22. It seems to me that these authorities are persuasive and I feel that it is proper and reasonable to follow them. What then is the effect of these legal principles on the facts before the court on this preliminary issue?

23. The following is the preliminary issue directed to be tried by order of Finlay Geoghegan J.:

      "Whether the claim by Kevin Barnes, Hilary Fanning, Brian Horgan and Kieran Gallagher that the shares in Dana Petroleum and/or the proceeds of sale thereof held by MMI represent client money or client financial instruments or documents of title relating to such financial instruments are statute-barred having regard to the provisions of the Statute of Limitations, 1957 as amended and extended."
Since the issue was framed, Messrs. Barnes, Horgan and Gallagher have ceased their involvement in the issue, leaving Mr. Hilary Fanning as the only remaining claimant.

24. Any claim which Mr. Fanning has against the shares in Dana or the proceeds of sale thereof can only derive from his purchase of them from CIS in circumstances where the evidence shows that the Company purported to act as broker. In other words, the foundation of any claim he has derives from the contract for the sale of the shares between CIS and Mr. Fanning. The official liquidator's evidence is that no payment was received by the Company from Mr. Fanning and CIS has also given evidence that it has never received payment for the shares in question. The purported contract for the sale of the shares on 7th September, 1998, has never been completed.

As the shares have been sold by the liquidator, no question of a specific performance claim can arise. If Mr. Fanning has a claim against CIS, it is a claim in contract. The cause of action (if any) arose on 7th September, 1998, and was a contract outside the liquidation. Following the line of authorities I have referred to in this judgment, a distinction is to be drawn between any claim that Mr. Fanning had against CIS from a claim he may have against the Company in liquidation. Mr. Fanning is not contending that he should come into the winding up and prove for a debt in the same manner as an unsecured creditor. Rather, he is saying that he had a contract with CIS to purchase the disputed Dana shares and that CIS has failed to transfer those shares to him.
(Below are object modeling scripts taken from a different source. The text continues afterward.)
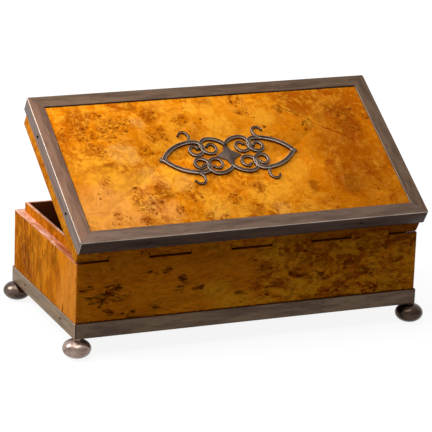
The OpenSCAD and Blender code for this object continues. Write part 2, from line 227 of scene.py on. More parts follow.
# The long sides are a duller sheet, with curls, flecks and nests along all of it
wallBurl = {
    **burlFigure,
    "axes": (0, 2),
    "mid": "#ee8410", "pale": "#ffa820", "deep": "#b05408", "smoke": "#350f03", "bloom": "#963e05",
    "stretch": (0.6, 1, 1),
    "comb": (0.25, 1, 1),
    "clouds": (
        ("swirled", 40, 2, "deep", 0.4, "pale", 0.4),
        ("curled", 9, 4, "deep", 0.65, "pale", 0.75),
        ("ragged", 3, 4, "smoke", 0.45, "pale", 0.8),
        ("combed", 1.5, 3, "smoke", 0.22, "pale", 0.2),
    ),
    "cloudTo": 0.1,
    "knots": (
        ("crinkled", 2.6, 0.6, 0.8, 0.8),
        ("ragged", 6, 1.5, 0.6, 0.75),
        ("curled", 1.8, 0.35, 0.6, 0.6),
    ),
    "plainBy": 0.78, "plain": ((30, 45, 44), (72, 45, 60), (112, 45, 44)),
    "spots": ("curled", 5, "pale", 0.7, "bloom", 0.55),
    "patches": (
        ("pale", 0.85, "soft", (
            (-18, 60, 9), (-39, 33, 10), (-106, 32, 10), (11, 31, 13), (28, 40, 11), (-84, 62, 7))),
        ("smoke", 0.95, "flecks", (
            (112, 41, 10), (121, 50, 7), (104, 49, 7), (71, 33, 5), (51, 51, 5), (54, 44, 5), (41, 43, 5),
            (63, 59, 6), (106, 32, 6), (89, 28, 5), (98, 40, 7), (72, 57, 5))),
        ("smoke", 0.85, "flecks", (
            (-40, 66, 5), (-66, 61, 5), (-76, 50, 7), (-36, 46, 5), (-68, 34, 6), (-105, 63, 5),
            (-10, 50, 5), (-24, 63, 5), (-52, 42, 8), (-88, 40, 7), (-97, 52, 7), (-18, 38, 7))),
    ),
    "nests": (
        (-23, 63, 6), (-14, 51, 7), (-9, 47, 6), (-4, 41, 6), (-10, 34, 6), (-39, 66, 6), (-48, 56, 7),
        (-65, 62, 7), (-76, 50, 9), (-36, 46, 6), (-68, 34, 8), (-75, 32, 6), (-58, 29, 5), (-105, 63, 7),
        (-57, 42, 6), (-90, 42, 7), (-20, 40, 6)),
    "end": ("bloom", 20, -60, 0.05),
    "grime": (25.1, 26.4, 0.9),  # a darker band just above the plinth: full and gone at these heights, and its strength
}
# The lid rail darkens towards one end as a painted shadow under the frame
railShadowBurl = {**wallBurl, "end": ("bloom", 5, -55, 0.65)}  # the same sheet, darker towards one end
# The ends show the figure drawn out upwards
endBurl = {
    **burlFigure,
    "axes": (1, 2),
    "mid": "#e07e10", "pale": "#f79a24", "deep": "#a45204", "smoke": "#3c1c02",
    "stretch": (1, 1, 0.4),
    "comb": (1, 1, 0.6),
    "pushes": (("bent", "board", 16, 3), ("ragged", "bent", 4.5, 1.4), ("swirled", "board", 36, 7),
               ("curled", "swirled", 8, 1.6), ("crinkled", "board", 2, 0.8)),
    "clouds": (
        ("swirled", 40, 2, "deep", 0.4, "pale", 0.4),
        ("curled", 8, 4, "deep", 0.55, "pale", 0.5),
        ("ragged", 2.6, 3, "smoke", 0.32, "pale", 0.5),
        ("combed", 1.5, 2, "smoke", 0.16, "pale", 0.14),
    ),
    "plainBy": 0.6, "plain": ((50, 34, 40), (24, 28, 24)),
    "spots": ("curled", 6, "pale", 0.3, "deep", 0.3),
    "patches": (
        # Painted light and shade: the peach patches lighten the lower part of the face, and the deep patches
        # darken its upper part
        ("peach", 0.5, "soft", ((56, 34, 26), (36, 24, 18))),
        ("deep", 0.75, "soft", ((-52, 46, 34), (-20, 52, 28), (14, 60, 18))),
        ("smoke", 0.75, "flecks", (
            (-23, 58, 11), (-38, 40, 12), (19, 59, 10), (-46, 54, 13), (-11, 52, 11), (25, 54, 8),
            (2, 52, 9), (-30, 48, 10))),
        ("red", 0.5, "soft", ((28, 44, 8), (-30, 34, 7))),
    ),
    "specular": 0.001,
}
lidEndBurl = {**endBurl, "mid": "#f48e18", "pale": "#ffaa30", "deep": "#c46408",
              "plain": (), "patches": ()}
# Rims are the faces that look up. Their paler, pinker colour is a painted sheen, and they show no spots
paintedSheenRimBurl = {
    **burlFigure,
    "axes": (0, 1),
    "mid": "#d8906c", "pale": "#ffd4c4", "deep": "#a8601c",
    "stretch": (1, 0.2, 1),
    "clouds": (
        ("swirled", 12, 3, "deep", 0.6, "pale", 0.6),
        ("ragged", 3, 3, "deep", 0.7, "pale", 0.7),
        ("combed", 1.5, 2, "bloom", 0.4, "pale", 0.4),
    ),
    "spots": ("curled", 4, "pale", 0.0, "deep", 0.0),
    "specular": 0.05,
}


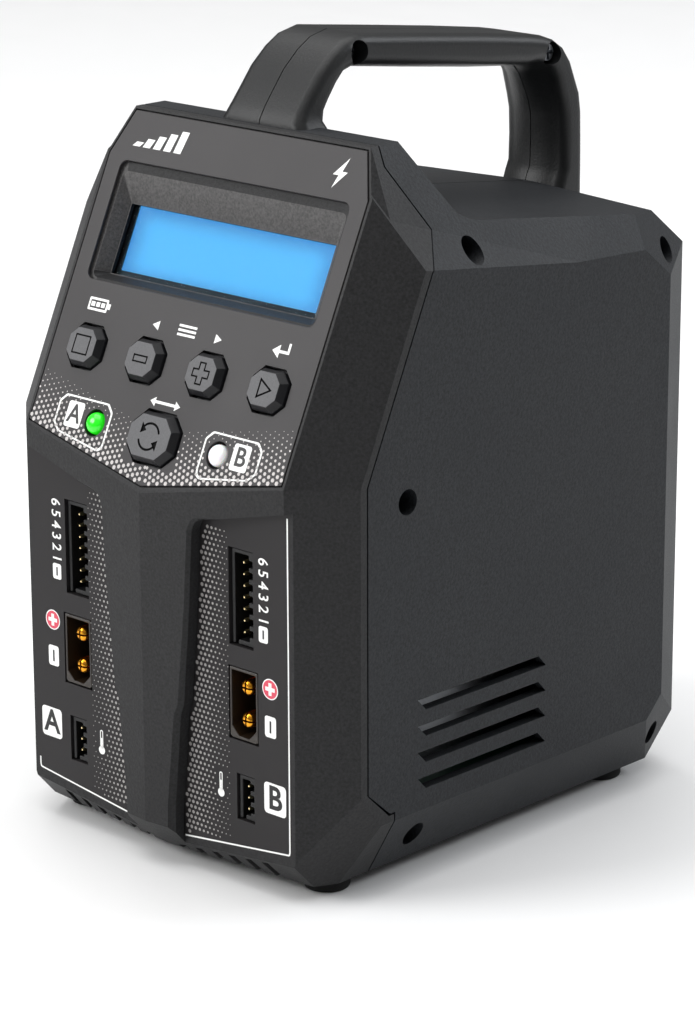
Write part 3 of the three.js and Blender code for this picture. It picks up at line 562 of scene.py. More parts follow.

On the other hand, CIS maintains that the shares are its property. It seems clear that the shares are not owned by the Company. The directions sought by the official liquidator are brought for the purpose of establishing that the shares are not the property of Mr. Fanning (among others) in order that he might be satisfied that they are the property of CIS. Even if Mr. Fanning were to argue that he was not aware that the contract he contends for was concluded on 7th September, 1998, he clearly knew, from 9th May, 2000, that CIS was the counterparty to the relevant contracts as he was notified of that fact by the official liquidator's solicitor on that date. So if there was ever any doubt about the matter, Mr. Fanning knew from that date that the vendor of the shares was CIS.

25. The question is whether CIS or Mr. Fanning is the owner of the disputed shares or the proceeds of sale thereof. Mr. Fanning's claim, if he has one, is against CIS and it is a claim outside the winding up of the Company. Accordingly, I hold that his claim in respect of the shares of Dana Petroleum or the proceeds of sale thereof is statute-barred, having regard to the provisions of the Statute of Limitations 1957, as amended and extended.